The Voice Of Bob Sheppard Will Forever Echo Over Yankee Stadium
Bob Sheppard was a Major League Baseball announcer for the New York Yankees from 1951-2007. Hall of Famer and former Yankee Reggie Jackson once said his words sound like “the voice of God” as they reverberate through the ballpark.
Yankees fans and people around the world have heard his voice for over half a century (56 years).
Over the last 56 years, Sheppard witnessed the Yankees capture 22 American League pennants and 13 World Series championships. To me, he has been one of the luckiest men to ever live.
Sheppard was known for his distinctive announcing style, which has become a part of Yankee Stadium's lore. He began each game by saying, "Good evening... ladies and gentlemen... and welcome... to Yankee Stadium," employing a peculiar but effective cadence he developed to allow the echo of his words to reverberate around the cavernous original Yankees ballpark.
He signaled in-game announcements with, "Your attention please, ladies and gentlemen." Before a player's first at-bat, Sheppard announced his position, uniform number, name, and number again.
The first player Sheppard ever announced was Joe DiMaggio.
Sheppard would go on to repeat names like; Howard, Berra, Mantle, Maris, Ford, Skowron, Munson, Hunter, Jackson, Gossage, Winfield, Mattingly, Henderson, Boggs, O’Neill, Pettitte, Williams, Rivera, Jeter, Clemens, Sheffield, and Rodriguez.
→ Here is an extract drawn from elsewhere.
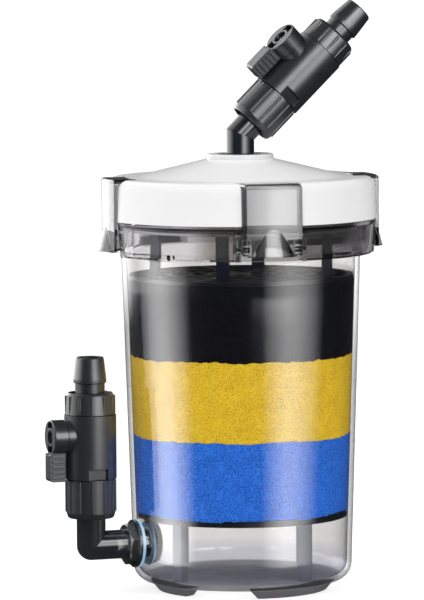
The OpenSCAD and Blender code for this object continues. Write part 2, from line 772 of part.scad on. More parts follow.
// The lever's face has a long recess with a ring in its middle, which holds the screw
module lever() {
    depth = 3;
    slot_half = 2.9;
    rib_out = 0.5;
    edge = 1.6;
    out = face_at + grip_out;
    color(charcoal)
        translate([0, 0, ball_z])
            difference() {
                union() {
                    translate([-lever_in, 0, 0]) rotate([0, -90, 0]) {
                        cylinder(h = face_at - lever_in - 0.4, r = head_r);
                        translate([0, 0, face_at - lever_in - 0.4])
                            cylinder(h = 0.4, r1 = head_r, r2 = head_r - 0.4);
                    }
                    // the grip, rounded at its outer end
                    difference() {
                        union() {
                            translate([-out + edge, -grip_w / 2, -grip_l])
                                cube([grip_d - edge, grip_w, grip_l]);
                            translate([-out, -grip_w / 2, -grip_l + edge])
                                cube([grip_d, grip_w, grip_l - edge]);
                            translate([-out + edge, 0, -grip_l + edge]) rotate([90, 0, 0])
                                cylinder(h = grip_w, r = edge, center = true, $fn = 32);
                        }
                        // room around the head's face
                        translate([-out - 1, 0, 0]) rotate([0, 90, 0])
                            cylinder(h = grip_out + 1, r = head_r + 0.4);
                    }
                    for (i = [0:ridge_n - 1])
                        translate([-out + 0.8, -grip_w / 2 - rib_out, -grip_l + edge + i * ridge_pitch])
                            cube([grip_d - 1.1, grip_w + 2 * rib_out, ridge_pitch * 0.5]);
                }
                difference() {
                    intersection() {
                        translate([-face_at - 1, -slot_half, -head_r])
                            cube([depth + 1, 2 * slot_half, 2 * head_r]);
                        rotate([0, -90, 0]) cylinder(h = face_at + 2, r = head_r - 0.7);
                    }
                    rotate([0, -90, 0]) cylinder(h = face_at, r = slot_half + 1.3);
                }
                translate([-face_at + depth, 0, 0]) rotate([0, -90, 0])
                    cylinder(h = depth + 1, r = slot_half + 0.3);
                translate([-lever_in + 1, 0, 0]) rotate([0, -90, 0]) cylinder(h = 2.5 + fit, r = stem_r + fit);
                rotate([0, -90, 0]) cylinder(h = face_at, r = screw_r + fit);
            }
}

module lever_screw()
    color([0.75, 0.75, 0.76])
        translate([0, 0, ball_z]) rotate([0, -90, 0])
            difference() {
                union() {
                    translate([0, 0, face_at - 3]) cylinder(h = 1.3, r = 2.3);
                    translate([0, 0, 10.5]) cylinder(h = face_at - 3 - 10.5, r = screw_r);
                }
                for (a = [0, 90])
                    rotate([0, 0, a]) translate([-1.5, -0.3, face_at - 2.3]) cube([3, 0.6, 2]);
            }

module nut_ribs(r, z, h)
    for (i = [0:rib_n - 1])
        rotate([0, 0, (i + 0.5) * 360 / rib_n])
            translate([r, 0, z]) cylinder(h = h, r = rib_r, $fn = 16);

module union_nut()
    color(charcoal)
        difference() {
            union() {
                rotate_extrude()
                    polygon([[0, -union_gap], [union_r, -union_gap], [union_r, -union_l + 2.4],
                             [union_r - 0.6, -union_l + 0.5], [union_r - 1.1, -union_l], [0, -union_l]]);
                nut_ribs(union_r - 0.05, -union_l + 2.8, union_l - 2.8 - union_gap - 0.5);
            }
            translate([0, 0, -union_l - 1]) cylinder(h = union_l + 2, r = leg_r + 0.35);
            translate([0, 0, union_lip_z]) cylinder(h = union_l, r = neck_r + run_gap);
            translate([0, 0, -union_l - 1]) cylinder(h = union_recess + 1, r = union_r - 1.9);
        }

module hose_nut() {
    z0 = valve_l + union_gap;
    color(charcoal)
        difference() {
            union() {
                rotate_extrude()
                    polygon([[0, z0], [hose_nut_r + 0.6, z0], [hose_nut_r, hose_nut_top - 1],
                             [hose_nut_r - 0.8, hose_nut_top], [0, hose_nut_top]]);
                nut_ribs(hose_nut_r + 0.1, z0 + 0.5, hose_nut_l - 1.9);
            }
            translate([0, 0, z0 - 1]) cylinder(h = hose_nut_l + 1 - hose_lip_t, r = neck_r + run_gap);
            translate([0, 0, z0 - 1]) cylinder(h = hose_nut_l + 2, r = hose_clear);
        }
}

// The end of an elbow that goes up into a valve, down to its bend at z = -down
module spigot_leg(down, r)
    difference() {
        union() {
            translate([0, 0, -down]) cylinder(h = down + spigot_top_z, r = r);
            translate([0, 0, union_lip_z + fit]) cylinder(h = spigot_flange_t, r = neck_r - 0.8);
            translate([0, 0, union_lip_z + 1]) cylinder(h = spigot_top_z - union_lip_z - 1, r = spigot_r);
        }
        ring(socket_r - oring_d, neck_r, spigot_oring_z - oring_d / 2 - fit, oring_d + 2 * fit);
    }

spigot_oring_z = -5.6;

module spigot_oring()
    color([0.1, 0.1, 0.1])
        oring(socket_r - oring_d / 2, oring_d, spigot_oring_z);

// ---- Where the two valves sit ----

in_z = in_rise + union_l;
out_z = out_rise + union_l;
bend_z = boss_top_z + bend_up;

module at_inlet() translate([-valve_at, 0, port_z + in_z]) children();

module at_outlet()
    translate([0, 0, bend_z]) rotate([0, 0, outlet_turn]) rotate([0, lean, 0])
        translate([0, 0, out_z]) rotate([0, 0, valve_roll]) children();

// ---- Inlet ----

module inlet_elbow() {
    end_at = inner_nut_at - inner_nut_t - 0.6;
    color(charcoal)
        difference() {
            union() {
                at_inlet() spigot_leg(in_z, leg_r);
                translate([-valve_at, 0, port_z]) sphere(r = leg_r);
                translate([-valve_at, 0, port_z]) rotate([0, 90, 0]) cylinder(h = valve_at - end_at, r = leg_r);
            }
            translate([-valve_at, 0, port_z]) {
                cylinder(h = in_z + 1, r = bore_r);
                sphere(r = bore_r);
                rotate([0, 90, 0]) cylinder(h = valve_at, r = bore_r);
            }
        }
}

module hex_nut(at, t)
    translate([-at, 0, port_z]) rotate([0, -90, 0])
        difference() {
            intersection() {
                rotate([0, 0, 47]) cylinder(h = t, r = hex_r, $fn = 6);
                rotate_extrude()
                    polygon([[0, 0], [hex_r, 0], [hex_r, t - 1], [hex_r - 1.4, t], [0, t]]);
            }
            translate([0, 0, -1]) cylinder(h = t + 2, r = leg_r + fit);
        }

module inlet_outer_nut()
    color([0.12, 0.13, 0.13]) {
        hex_nut(outer_nut_at + nut_flange_t - 0.5, outer_nut_t - nut_flange_t + 0.5);
        translate([-outer_nut_at, 0, port_z]) rotate([0, -90, 0])
            ring(leg_r + fit, nut_flange_r, 0, nut_flange_t);
    }

module inlet_inner_nut()
    color([0.12, 0.13, 0.13])
        translate([-2 * inner_nut_at, 0, 0]) mirror([1, 0, 0]) hex_nut(inner_nut_at, inner_nut_t);

module washer(at, r, t)
    color([0.62, 0.76, 0.88])
        translate([-at, 0, port_z]) rotate([0, -90, 0]) ring(leg_r + fit, r, 0, t);

module inlet_outer_washer() washer(pad_face, washer_r, washer_t);
module inlet_inner_washer() washer(inner_nut_at, inner_washer_r, inner_washer_t);

// ---- Outlet ----

// Half of space on the far side of the plane that halves the outlet's bend
module beyond_mitre() {
    reach = out_z + bend_up;
    translate([0, 0, bend_z]) rotate([0, 0, outlet_turn]) rotate([0, lean / 2, 0])
        translate([-reach, -reach, 0]) cube(2 * reach);
}

// The leg or bore below the bend is a hair wider than the one above it
mitre_step = 0.04;

// A bore that runs up to the bend from z and on to the valve, mitred at the bend
module bent_bore(z, r) {
    past = 5;
    intersection() {
        at_outlet() translate([0, 0, -out_z - past]) cylinder(h = out_z + past + 1, r = r);
        beyond_mitre();
    }
    difference() {
        translate([0, 0, z]) cylinder(h = bend_z + past - z, r = r + mitre_step);
        beyond_mitre();
    }
}

module outlet_elbow()
    color(charcoal)
        difference() {
            union() {
                intersection() {
                    at_outlet() spigot_leg(out_z + 5, out_leg_r);
                    beyond_mitre();
                }
                difference() {
                    translate([0, 0, swivel_seat_z])
                        cylinder(h = bend_z + 5 - swivel_seat_z, r = out_leg_r + mitre_step);
                    beyond_mitre();
                }
                translate([0, 0, swivel_seat_z + run_gap]) cylinder(h = swivel_flange_t, r = swivel_flange_r);
                translate([0, 0, swivel_seat_z - swivel_stem_l])
                    cylinder(h = swivel_stem_l + 1, r = swivel_stem_r);
            }
            bent_bore(swivel_seat_z - swivel_stem_l - 1, bore_r);
            ring(swivel_stem_r + run_gap - oring_d, swivel_stem_r + 1,
                 swivel_oring_z - oring_d / 2 - fit, oring_d + 2 * fit);
        }

swivel_oring_z = swivel_seat_z - 4;

module outlet_swivel_oring()
    color([0.1, 0.1, 0.1])
        oring(swivel_stem_r + run_gap - oring_d / 2 - 0.02, oring_d - 0.02, swivel_oring_z);

module outlet_ring_nut()
    color(charcoal)
        ring(swivel_stem_r + fit, swivel_tube_r, swivel_seat_z - swivel_tube_l - 0.2 - ring_nut_t, ring_nut_t);

// ---- Every node ----

barrel();
feet();
lid();
lid_seal();
latch_front();
latch_right();
latch_rear();
latch_left();
sponge_blue();
sponge_yellow();
sponge_black();
media_support();
media_press();
inlet_elbow();
inlet_outer_nut();
inlet_outer_washer();
inlet_inner_washer();
inlet_inner_nut();
at_inlet() spigot_oring();  // inlet_spigot_oring
at_inlet() union_nut();  // inlet_union_nut
at_inlet() valve_body();  // inlet_valve_body
at_inlet() hose_tail();  // inlet_hose_tail
at_inlet() hose_nut();  // inlet_hose_nut
at_inlet() valve_ball();  // inlet_ball
at_inlet() ball_seats();  // inlet_ball_seats
at_inlet() stem();  // inlet_stem
at_inlet() stem_oring();  // inlet_stem_oring
at_inlet() lever();  // inlet_lever
at_inlet() lever_screw();  // inlet_lever_screw
outlet_elbow();
outlet_swivel_oring();
outlet_ring_nut();
at_outlet() spigot_oring();  // outlet_spigot_oring
at_outlet() union_nut();  // outlet_union_nut
at_outlet() valve_body();  // outlet_valve_body
at_outlet() hose_tail();  // outlet_hose_tail
at_outlet() hose_nut();  // outlet_hose_nut
at_outlet() valve_ball();  // outlet_ball
at_outlet() ball_seats();  // outlet_ball_seats
at_outlet() stem();  // outlet_stem
at_outlet() stem_oring();  // outlet_stem_oring
at_outlet() lever();  // outlet_lever
at_outlet() lever_screw();  // outlet_lever_screw
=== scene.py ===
import json
import math

import bpy
from mathutils import Matrix, Vector, noise


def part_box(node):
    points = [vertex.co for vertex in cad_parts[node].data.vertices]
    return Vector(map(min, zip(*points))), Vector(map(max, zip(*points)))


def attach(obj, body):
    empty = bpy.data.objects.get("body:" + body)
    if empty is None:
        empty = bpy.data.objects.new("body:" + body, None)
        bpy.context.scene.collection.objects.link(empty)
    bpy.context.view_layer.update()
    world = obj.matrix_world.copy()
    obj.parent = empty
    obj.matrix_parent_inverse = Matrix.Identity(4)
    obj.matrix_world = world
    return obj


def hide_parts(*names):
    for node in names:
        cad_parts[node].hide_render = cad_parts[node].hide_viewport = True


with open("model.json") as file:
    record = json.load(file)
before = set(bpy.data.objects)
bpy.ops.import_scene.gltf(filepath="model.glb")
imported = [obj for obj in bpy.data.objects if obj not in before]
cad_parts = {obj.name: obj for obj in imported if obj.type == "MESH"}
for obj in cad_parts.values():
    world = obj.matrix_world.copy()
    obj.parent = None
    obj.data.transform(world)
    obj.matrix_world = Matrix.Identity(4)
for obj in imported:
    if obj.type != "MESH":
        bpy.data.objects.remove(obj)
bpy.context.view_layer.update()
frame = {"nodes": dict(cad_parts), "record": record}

MM = 0.001


# ---- Camera: low in front of the barrel, with the inlet valve on the left ----

IMAGE_HEIGHT_PX = 600
FOCAL_PX = 5055
SENSOR_MM = 24
CLIP_NEAR, CLIP_FAR = 0.05, 50
CAMERA_BEARING = math.radians(-111)
CAMERA_DISTANCE = 2300 * MM
CAMERA_HEIGHT = 328.6 * MM
CAMERA_ROLL = 0.0066
AIM_LEFT = 13.23 * MM
AIM_HEIGHT = 132.3 * MM


def bearing(degrees, distance, z):
    """The place at degrees right of the camera, seen from the barrel's axis"""
    a = CAMERA_BEARING + math.radians(degrees)
    return Vector((math.cos(a) * distance, math.sin(a) * distance, z))


def add_camera():
    place = bearing(0, CAMERA_DISTANCE, CAMERA_HEIGHT)
    right = (-bearing(0, 1, 0)).cross(Vector((0, 0, 1)))
    aim = -AIM_LEFT * right + Vector((0, 0, AIM_HEIGHT))
    look = (aim - place).normalized()
    right = look.cross(Vector((0, 0, 1))).normalized()
    up = right.cross(look)
    c, s = math.cos(CAMERA_ROLL), math.sin(CAMERA_ROLL)
    right, up = c * right - s * up, c * up + s * right
    data = bpy.data.cameras.new("camera")
    data.sensor_width = SENSOR_MM
    data.lens = FOCAL_PX * SENSOR_MM / IMAGE_HEIGHT_PX
    data.clip_start, data.clip_end = CLIP_NEAR, CLIP_FAR
    camera = bpy.data.objects.new("camera", data)
    camera.matrix_world = Matrix((
        (right.x, up.x, -look.x, place.x),
        (right.y, up.y, -look.y, place.y),
        (right.z, up.z, -look.z, place.z),
        (0, 0, 0, 1),
    ))
    bpy.context.scene.collection.objects.link(camera)
    bpy.context.scene.camera = camera


# ---- Shader helpers ----

# Noise mostly stays between these
NOISE_LOW, NOISE_HIGH = 0.3, 0.7
WHITE = (1, 1, 1)
BLACK = (0, 0, 0)
FLAT = (1, 1, 0)
LAYER_BLEND = 0.5
BEVEL_SAMPLES = 4
PLASTIC_IOR = 1.49


def shade(colour, factor):
    return tuple(min(1.0, c * factor) for c in colour)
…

Sheppard frequently cited Mickey Mantle as one of his favorite names to announce. Sheppard once said, "Mickey Mantle says 'Every time Bob Sheppard introduced me at Yankee Stadium, I got shivers up my spine.' And I said to him, 'So did I.'"
During the 1985 season, the Yankees were in a tight race for the American League Eastern Division title with the Toronto Blue Jays. Before the first game of a key four-game series with the Jays that September, Sheppard introduced opera singer Robert Merrill, who often sang the National Anthem at Yankees games in the 1970s, 1980s, and 1990s. Merrill proceeded to sing “O, Canada” out of respect to the visiting Jays.
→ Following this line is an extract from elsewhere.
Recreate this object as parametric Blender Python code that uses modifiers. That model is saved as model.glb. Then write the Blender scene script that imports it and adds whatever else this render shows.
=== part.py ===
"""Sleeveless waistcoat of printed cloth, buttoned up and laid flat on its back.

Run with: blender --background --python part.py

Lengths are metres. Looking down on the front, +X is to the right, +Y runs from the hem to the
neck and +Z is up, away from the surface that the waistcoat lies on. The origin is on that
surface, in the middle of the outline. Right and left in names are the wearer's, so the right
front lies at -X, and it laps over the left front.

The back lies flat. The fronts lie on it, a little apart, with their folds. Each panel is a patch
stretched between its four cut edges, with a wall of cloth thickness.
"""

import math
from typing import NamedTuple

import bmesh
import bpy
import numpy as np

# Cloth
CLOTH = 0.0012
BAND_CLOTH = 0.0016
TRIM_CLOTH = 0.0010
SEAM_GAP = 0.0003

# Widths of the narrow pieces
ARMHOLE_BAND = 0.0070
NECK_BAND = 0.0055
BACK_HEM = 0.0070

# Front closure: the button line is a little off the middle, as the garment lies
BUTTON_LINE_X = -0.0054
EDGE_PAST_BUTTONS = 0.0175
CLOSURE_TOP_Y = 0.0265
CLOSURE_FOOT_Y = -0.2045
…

Many Yankees fans booed the Canadian National Anthem. Before the next game, Sheppard reminded fans of how Canada was America’s ally in two world wars, a partner in NATO, and had helped get some of the American hostages out of Iran, and that their anthem should be respected and not booed. His reprimand was not heeded, and the fans booed the anthem again.
Sheppard has been awarded with both World Series Championship rings and NFL Super Bowl Championship rings in honor of his role with the Yankees and the New York (football) Giants. The only other person to share this honor is the late Bill King, the long-time radio play-by-play voice of the Oakland Raiders and Oakland Athletics.
Sheppard was honored by having his microphone encased in the Baseball Hall of Fame in Cooperstown, New York. On May 7, 2000, in celebration of his 50th season as the Yankees' PA announcer, the team dedicated a plaque in his honor, to be placed in Monument Park at Yankee Stadium. The plaque calls him "The Voice of Yankee Stadium."
FOR HALF A CENTURY, HE HAS WELCOMED GENERATIONS OF FANS WITH HIS TRADEMARK GREETING, “ LADIES AND GENTLEMEN, WELCOME TO YANKEE STADIUM.” HIS CLEAR CONCISE AND CORRECT VOCAL STYLE HAS ANNOUNCED THE NAMES OF HUNDREDS OF PLAYERS – BOTH UNFAMILIAR AND LEGENDARY – WITH EQUAL DIVINE REVERENCE, MAKING HIM AS SYNONYMOUS WITH YANKEE STADIUM AS ITS COPPER FAÇADE AND MONUMENT PARK.